You can view and hear the fruits of my labours here.


When I decided to embark on this project, I realized that one of the less obvious benefits might be the improvement of my skill with electronics. I’m not a complete technophobe, but my husband likes to joke that my mere presence in a room is enough to stop all the appliances functioning correctly. My computer mysteriously malfunctions for no reason discernible to the IT staff at my workplace, every watch I have ever owned has irremediably died on my wrist after a month or two, my so-called smartphone behaves anything but intelligently, and even the milk frother on our espresso machine refuses to work the way it’s supposed to unless someone else operates it. Embarrassingly enough, I actually had a little trouble setting up this website.

This said, I was very proud of myself today, because I figured out how to operate my Flip Camera, with which I’ll be recording myself, without breaking it or anything else. I even figured out how to download and operate the video editing software that came with it. It took me positively forever, but I did it. So my schedule over the coming weeks will look something like this: drive to university (or walk, if I’m feeling virtuous), warm up, play scales and etudes, work on Bach for a couple of hours, then make three takes of the Bach movement of the day, go home, listen to and edit videos, post them to YouTube, then write here about how it went. (The reason I can do keep this up for 36 consecutive days is that it’s the summer break here; it would be much harder during the semester when I’m teaching and rushing around doing a million things.) For the rest of the day, I’ll work on my other writing projects, and maybe go back into my office for another practice session in the evening.

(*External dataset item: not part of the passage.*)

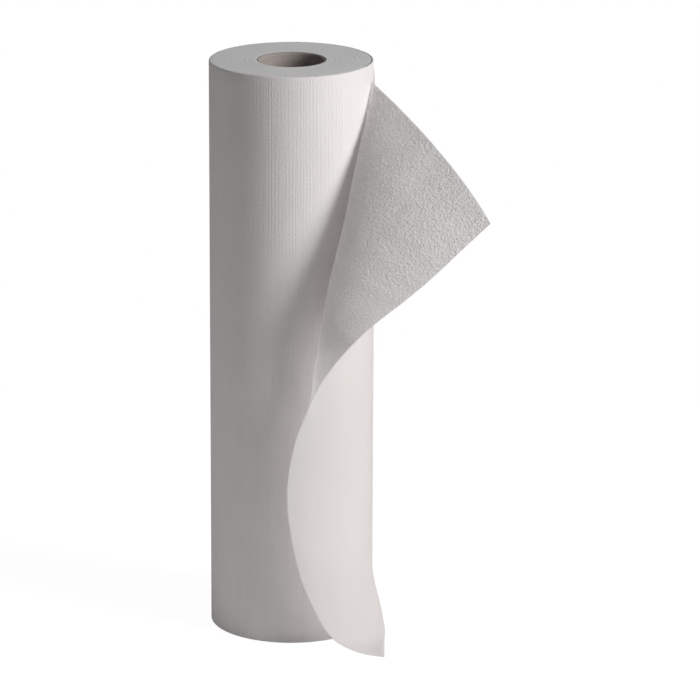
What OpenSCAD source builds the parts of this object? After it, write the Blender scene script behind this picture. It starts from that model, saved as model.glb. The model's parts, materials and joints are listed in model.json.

I’m excited about this project, but also experiencing abject terror at the thought of having to post a video of myself on my YouTube channel every day. What if I don’t get any good takes? What if I sound mediocre? What if I look…(horrible thought!)…silly? Well, I suppose I need to prepare myself for any and all of these eventualities! With luck, I’m going to start recording tomorrow, so watch this space.